Da muss man genau auf die Version der ADS-Schnittstelle aufpassen.

Leider ist die "hochgelobte"  Beckhoff-CoDeSys-System in diesem
Punkt alle andere als TOTAL INTEGRIERT 

Wenn man dann z.B. beim Anschluss eines LAUER-Panels an ein
Beckhoff-SYSTEM ein Problem hat (falsche ADS-Version) , dann
steht man allein im Regen. 

Frank


----------



## Neals (22 März 2011)

IBFS schrieb:


> Da muss man genau auf die Version der ADS-Schnittstelle aufpassen.
> 
> Leider ist die "hochgelobte"  Beckhoff-CoDeSys-System in diesem
> Punkt alle andere als TOTAL INTEGRIERT
> ...



Hmm... sowas hab ich noch nie gehabt. Die Spezifikation hat sich seit Jahren nicht geändert. Wo gibt es da denn Versionsnummern, bzw. wo kann ich eine ADS-Versionsnummer auslesen?


----------



## ge_org (22 März 2011)

http://www.youtube.com/watch?v=oHoPLYDVpa4

Vielleicht ist das ausreichend.


----------



## mike_roh_soft (22 März 2011)

Interessant!
Hast du damit schon mal was gemacht?

Hier nochmal ein wenig anschaulicher:
http://www.youtube.com/watch?v=D83XnI9I1EA&feature=related


----------



## weißnix_ (23 Januar 2015)

Ganz alten Fred mal ausgrab...

Eigentlich ist das für mich ein vitales Thema: Kann mir mal jemand einen Tip geben für eine preiswerte Lösung für kleine Maschinen?
Im wesentlichen geht es um einfache Anzeige und Bedienfunktionen.
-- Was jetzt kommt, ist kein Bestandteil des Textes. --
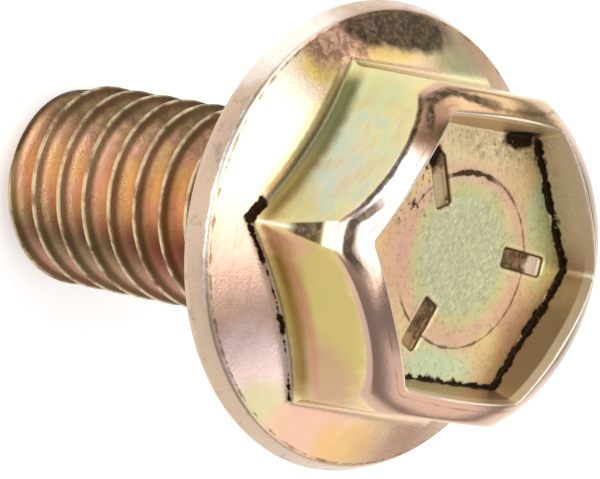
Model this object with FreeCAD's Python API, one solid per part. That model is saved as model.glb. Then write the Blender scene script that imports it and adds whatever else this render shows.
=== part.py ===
"""Hex flange screw with an indented head, standing on its point.

One cold-headed and thread-rolled piece. +Z runs up the axis from the point to the head, and the
origin is the centre of the flat point. Two corners of the hex lie on the Y axis. Millimetres.
"""
import FreeCAD, Part
import math
import os

os.makedirs("parts", exist_ok=True)

# Thread
thread_diameter = 7.76
threads_per_inch = 18
crest_flat_share = 1 / 8
thread_angle = 60.0
thread_depth_share = 0.6134
# Height of the first crest above the point, on the side of the +Y corner
first_crest_height = 0.22
# The ridge reaches this far into the core that it stands on
ridge_sink = 0.15

# Shank
length_under_head = 15.875
point_diameter = 5.80
point_chamfer_angle = 45.0
neck_diameter = 7.00
neck_length = 1.60
# The thread ends in a small groove below the neck, this much deeper than the thread
relief_extra_depth = 0.05
neck_fillet = 0.35

# Flange
flange_diameter = 17.50
flange_rim_height = 1.10
flange_rim_draft = 0.27
flange_cone_angle = 30.0
flange_edge_round = 0.35
flange_crease_round = 0.15

# Hex, widest where its sides would meet the bearing face
across_flats = 12.55
head_height = 7.20
hex_draft_angle = 2.0
hex_edge_round = 0.25
hex_root_fillet = 0.40
# The corners lean in towards the top, as an open heading die leaves them
corner_lean_angle = 7.5
corner_lean_start = 2.60
# The leaning cut starts this far outside the corners
lean_clearance = 0.01
# The crown falls this far from the rim of the indent to the shoulder at the corners
crown_drop = 1.45
crown_bulge = 0.20

# Indented top
recess_across_corners = 11.90
recess_depth = 1.60
recess_draft_angle = 17.0
recess_corner_round = 0.35
# Flat land between the indent and the crown at the middle of each side
rim_land = 0.05

# Three radial grade marks pressed into the floor of the indent
mark_count = 3
mark_inner_radius = 2.10
mark_outer_radius = 4.30
mark_width = 0.72
mark_depth = 0.18
mark_floor_width = 0.30

# A tool solid reaches this far past what it cuts
cut_margin = 1.0

pitch = 25.4 / threads_per_inch
thread_depth = thread_depth_share * pitch
crest_radius = thread_diameter / 2
root_radius = crest_radius - thread_depth
point_radius = point_diameter / 2
relief_radius = root_radius - relief_extra_depth
bearing_height = length_under_head
neck_foot = bearing_height - neck_length
relief_height = neck_foot - (neck_diameter / 2 - relief_radius)
top_height = bearing_height + head_height
across_corners = across_flats / math.cos(math.radians(30))
recess_apothem = recess_across_corners / 2 * math.cos(math.radians(30))
z_axis = FreeCAD.Vector(0, 0, 1)
axis_foot = FreeCAD.Vector(0, 0, 0)


def at(radius, height):
    """A point of a section drawn in the XZ plane."""
    return FreeCAD.Vector(radius, 0, height)


def revolved(points):
    """Solid of revolution about the axis from a closed outline in the XZ plane."""
    outline = Part.makePolygon(points + [points[0]])
    return Part.Face(outline).revolve(axis_foot, z_axis, 360)


def hexagon(across_corners, height):
    """Closed hexagon wire with two corners on the Y axis."""
    corners = []
    for turn in range(7):
        angle = math.radians(90 + 60 * turn)
        x = across_corners / 2 * math.cos(angle)
        y = across_corners / 2 * math.sin(angle)
        corners.append(FreeCAD.Vector(x, y, height))
    return Part.makePolygon(corners)


def is_circle_at(edge, radius, height):
    """True for a full circle about the axis with this radius and height."""
    curve = edge.Curve
    if not isinstance(curve, Part.Circle):
        return False
    on_height = abs(curve.Center.z - height) < 1e-4
    return on_height and abs(curve.Radius - radius) < 1e-4


def rising_edges(solid):
    """The edges of a prism or pyramid that run from its bottom to its top."""
    return [e for e in solid.Edges if abs(e.Vertexes[0].Z - e.Vertexes[1].Z) > 1e-6]


def make_thread():
    """Threaded stretch: a helical ridge on a core, chamfered at the point and below the neck."""
    slope = math.tan(math.radians(thread_angle / 2))
    base_radius = root_radius - ridge_sink
    crest_half = pitch * crest_flat_share / 2
    base_half = crest_half + (crest_radius - base_radius) * slope
    foot = first_crest_height - 2 * pitch
    ridge_height = (math.ceil((neck_foot - foot) / pitch) + 1) * pitch
    section = Part.makePolygon([
        at(base_radius, -base_half),
        at(crest_radius, -crest_half),
        at(crest_radius, crest_half),
        at(base_radius, base_half),
        at(base_radius, -base_half),
    ])
    helix = Part.makeHelix(pitch, ridge_height, crest_radius)
    ridge = Part.Wire(helix.Edges).makePipeShell([section], True, True)
    ridge.rotate(axis_foot, z_axis, 90)
    ridge.translate(FreeCAD.Vector(0, 0, foot))
    core_foot = FreeCAD.Vector(0, 0, foot - pitch)
    core = Part.makeCylinder(root_radius, ridge_height + 2 * pitch, core_foot)
    outer_radius = crest_radius + cut_margin
    chamfer_rise = math.tan(math.radians(point_chamfer_angle))
    envelope = revolved([
        at(0, 0),
        at(point_radius, 0),
        at(outer_radius, (outer_radius - point_radius) * chamfer_rise),
        at(outer_radius, relief_height - (outer_radius - relief_radius)),
        at(relief_radius, relief_height),
        at(0, relief_height),
    ])
    return core.fuse(ridge).common(envelope)


def make_neck():
    """Plain neck under the head, with a spigot that runs down inside the thread's core."""
    spigot_radius = relief_radius / 2
    neck_radius = neck_diameter / 2
    return revolved([
        at(0, relief_height - pitch),
        at(spigot_radius, relief_height - pitch),
        at(spigot_radius, neck_foot - (neck_radius - spigot_radius)),
        at(neck_radius, neck_foot),
        at(neck_radius, bearing_height - neck_fillet),
        at(neck_radius + neck_fillet, bearing_height),
        at(neck_radius + neck_fillet, bearing_height + flange_rim_height / 2),
        at(0, bearing_height + flange_rim_height / 2),
    ])


def make_flange():
    """Cone flange: flat bearing face, round lower edge, leaning rim and a slightly round crease."""
    rim_radius = flange_diameter / 2
    crease_radius = rim_radius - flange_rim_draft
    crease_height = bearing_height + flange_rim_height
    apex_height = crease_height + crease_radius * math.tan(math.radians(flange_cone_angle))
    edge_foot = rim_radius - flange_edge_round
    bulge_height = bearing_height + flange_edge_round
    on_arc = flange_edge_round * math.sin(math.radians(45))
    edge_arc = Part.Arc(
        at(edge_foot, bearing_height),
        at(edge_foot + on_arc, bulge_height - on_arc),
        at(rim_radius, bulge_height),
    )
    section = Part.Wire([
        Part.LineSegment(at(0, bearing_height), at(edge_foot, bearing_height)).toShape(),
        edge_arc.toShape(),
        Part.LineSegment(at(rim_radius, bulge_height), at(crease_radius, crease_height)).toShape(),
        Part.LineSegment(at(crease_radius, crease_height), at(0, apex_height)).toShape(),
        Part.LineSegment(at(0, apex_height), at(0, bearing_height)).toShape(),
    ])
    flange = Part.Face(section).revolve(axis_foot, z_axis, 360)
    crease = [e for e in flange.Edges if is_circle_at(e, crease_radius, crease_height)]
    return flange.makeFillet(flange_crease_round, crease)


def make_hex():
    """Hex block with rounded corners, whose sides draw in slightly towards the top."""
    taper = math.tan(math.radians(hex_draft_angle)) * 2 / math.cos(math.radians(30))
    foot_above = flange_rim_height / 2
    block = Part.makeLoft([
        hexagon(across_corners - foot_above * taper, bearing_height + foot_above),
        hexagon(across_corners - head_height * taper, top_height),
    ], True, True)
    return block.makeFillet(hex_edge_round, rising_edges(block))


def make_crown_ring():
    """What the heading die leaves off the hex: the crown, and the lean of the corners below it."""
    lean = math.tan(math.radians(corner_lean_angle))
    lean_foot = bearing_height + corner_lean_start
    shoulder_height = top_height - crown_drop
    to_corners = 1 / math.cos(math.radians(30))
    lean_foot_taper = math.tan(math.radians(hex_draft_angle)) * to_corners * corner_lean_start
    corner_radius = across_corners / 2 - hex_edge_round * (to_corners - 1) - lean_foot_taper
    shoulder_radius = corner_radius - (shoulder_height - lean_foot) * lean
    rim_radius = recess_apothem + rim_land
    outer_radius = corner_radius + cut_margin
    chord_x = shoulder_radius - rim_radius
    chord_length = math.hypot(chord_x, crown_drop)
    middle_radius = (shoulder_radius + rim_radius) / 2 + crown_bulge * crown_drop / chord_length
    middle_height = top_height - crown_drop / 2 + crown_bulge * chord_x / chord_length
    crown = Part.Arc(
        at(shoulder_radius, shoulder_height),
        at(middle_radius, middle_height),
        at(rim_radius, top_height),
    )
    corners = [
        at(rim_radius, top_height),
        at(rim_radius, top_height + cut_margin),
        at(outer_radius, top_height + cut_margin),
        at(outer_radius, lean_foot),
        at(corner_radius + lean_clearance, lean_foot),
        at(shoulder_radius, shoulder_height),
    ]
    sides = [Part.LineSegment(a, b).toShape() for a, b in zip(corners, corners[1:])]
    outline = Part.Wire([crown.toShape()] + sides)
    return Part.Face(outline).revolve(axis_foot, z_axis, 360)


def make_recess():
    """The hexagonal indent in the top, narrower at its floor."""
    floor_height = top_height - recess_depth
    taper = math.tan(math.radians(recess_draft_angle))
    floor_apothem = recess_apothem - recess_depth * taper
    mouth_apothem = recess_apothem + cut_margin * taper
    to_corners = 2 / math.cos(math.radians(30))
    tool = Part.makeLoft([
        hexagon(floor_apothem * to_corners, floor_height),
        hexagon(mouth_apothem * to_corners, top_height + cut_margin),
    ], True, True)
    return tool.makeFillet(recess_corner_round, rising_edges(tool))


def make_mark():
    """One radial mark, a round-ended trough along +Y with sloping sides."""
    floor_height = top_height - recess_depth

    def slot(width, height):
        half = width / 2
        inner = mark_inner_radius + half
        outer = mark_outer_radius - half
        left_side = Part.LineSegment(FreeCAD.Vector(-half, outer, height),
                                     FreeCAD.Vector(-half, inner, height))
        inner_end = Part.Arc(FreeCAD.Vector(-half, inner, height),
                             FreeCAD.Vector(0, inner - half, height),
                             FreeCAD.Vector(half, inner, height))
        right_side = Part.LineSegment(FreeCAD.Vector(half, inner, height),
                                      FreeCAD.Vector(half, outer, height))
        outer_end = Part.Arc(FreeCAD.Vector(half, outer, height),
                             FreeCAD.Vector(0, outer + half, height),
                             FreeCAD.Vector(-half, outer, height))
        sides = [left_side, inner_end, right_side, outer_end]
        return Part.Wire([side.toShape() for side in sides])

    flare = (mark_width - mark_floor_width) / 2 / mark_depth
    mouth_width = mark_width + 2 * flare * mark_depth
    return Part.makeLoft([
        slot(mark_floor_width, floor_height - mark_depth),
        slot(mouth_width, floor_height + mark_depth),
    ], True, True)


def root_edges(head):
    """The edges where the hex stands on the cone of the flange."""
    lowest = bearing_height + flange_rim_height
    cone_slope = math.tan(math.radians(flange_cone_angle))
    highest = lowest + (flange_diameter / 2 - recess_apothem) * cone_slope
    edges = []
    for edge in head.Edges:
        box = edge.BoundBox
        reach = math.hypot(box.Center.x, box.Center.y)
        level = box.ZLength < flange_rim_height
        inside = lowest < box.ZMin and box.ZMax < highest
        if level and inside and reach > recess_apothem:
            edges.append(edge)
    return edges


def make_bolt():
    """The whole screw as one solid."""
    shank = make_thread().fuse(make_neck())
    head = make_flange().fuse(make_hex())
    head = head.makeFillet(hex_root_fillet, root_edges(head)).cut(make_crown_ring())
    bolt = head.fuse(shank)
    bolt = bolt.cut(make_recess())
    for turn in range(mark_count):
        mark = make_mark()
        mark.rotate(axis_foot, z_axis, turn * 360 / mark_count)
        bolt = bolt.cut(mark)
    return bolt


bolt = make_bolt()
bolt.exportStep("parts/bolt.step")
print("bolt:", bolt.ShapeType, "solids", len(bolt.Solids), "valid", bolt.isValid(),
      "faces", len(bolt.Faces), "volume", round(bolt.Volume, 2))
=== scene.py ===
"""Looks of the hex flange screw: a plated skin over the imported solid, camera, floor and light."""

import math

import bpy
import numpy as np
from mathutils import Matrix, Vector


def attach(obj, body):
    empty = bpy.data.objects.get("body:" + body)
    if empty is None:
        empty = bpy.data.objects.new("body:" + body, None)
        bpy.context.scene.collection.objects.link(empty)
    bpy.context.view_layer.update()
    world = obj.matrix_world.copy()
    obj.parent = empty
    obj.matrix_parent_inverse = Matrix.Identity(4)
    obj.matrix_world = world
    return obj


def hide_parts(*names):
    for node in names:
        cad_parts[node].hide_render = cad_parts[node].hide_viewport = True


# Sizes in millimetres, as in the part's own drawing
MM = 0.001
PITCH = 25.4 / 18
CREST_RADIUS = 3.88
ROOT_RADIUS = CREST_RADIUS - 0.6134 * PITCH
FLANK_SLOPE = math.tan(math.radians(30))
CREST_FLAT = 0.14
CREST_ROUND = 0.03
ROOT_ROUND = 0.12
FIRST_CREST = 0.22
POINT_RADIUS = 2.9
POINT_ROUND = 0.12
NECK_RADIUS = 3.5
RUNOUT_START = 13.00
RUNOUT_END = 14.5
THREAD_TOP = 14.8
BEARING = 15.875
FLANGE_RADIUS = 8.75
LOWER_EDGE = 0.35
CREASE_RADIUS = 8.48
CREASE_HEIGHT = BEARING + 1.1
CONE_SLOPE = math.tan(math.radians(30))
TOP = 23.075
FOOT_APOTHEM = 6.275
SIDE_TAPER = math.tan(math.radians(2.0))
HEX_ROUND = 0.25
SHOULDER = TOP - 1.45
SHOULDER_RADIUS = 6.687
LEAN_TAPER = math.tan(math.radians(7.5))
LEAN_CLEARANCE = 0.015
LEAN_BLEND = 0.06
RIM_RADIUS = 5.203
CROWN_MIDDLE_RADIUS = 6.085
CROWN_MIDDLE = TOP - 0.582
INDENT_APOTHEM = 5.153
INDENT_FLOOR = TOP - 1.6
INDENT_TAPER = math.tan(math.radians(17))
INDENT_ROUND = 0.35
FLOOR_APOTHEM = INDENT_APOTHEM - (TOP - INDENT_FLOOR) * INDENT_TAPER

# Grade marks: middle, direction, half length, half width, depth
GRADE_MARKS = [
    (-0.08, 3.2, 85.1, 1.06, 0.36, 0.18),
    (2.69, -1.55, -27.0, 0.98, 0.36, 0.2),
    (-2.54, -1.7, 202.8, 0.98, 0.36, 0.19),
]
MARK_WALL = 0.11
MARK_LIP = 0.018
MARK_LIP_REACH = 0.09
MARK_CORNER = 0.12

# Columns of the skin round each side of the hex, how strongly they crowd near its corners, how many
# make one column of the thread, and its turns
SIDE_COLUMNS = 56
CROWDING = 0.72
THREAD_COLUMN_SKIP = 4
THREAD_TURNS = (-4, 12)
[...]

Von der Größe orientiere ich mich in der Regel im 7"-Touch-Bereich.
Scripting, Bedienerverwaltung, Rezepturen sind eher zweitrangig. 
Derzeit setze ich, weil eigentlich unkompliziert, die Kombination CXxxxx+Weintek/Wachendorff WBAC70 (~500€) ein. Quadratisch,praktisch,gut.
Aber: Geht es noch preiswerter? Ich meine ohne selbst eine Visu zu programmieren (dazu bin ich deutlich zu doof...).


----------



## Irek (24 Januar 2015)

CP6607 (7 Zoll Touch mit PLC), dahinter EK1110 und Karten.
Für kleine Maschine reicht es vollkommen.

Irek


----------



## Nost (25 Januar 2015)

Von eliwell bzw. Samkoon (chinesischer hersteller, findest du bei alibaba) gibt es 7" panels mit ethernet/rs232/485 mit allen gaengigen treiber fuer deutlich weniger geld. Uebliche funktionen sind alle dabei


----------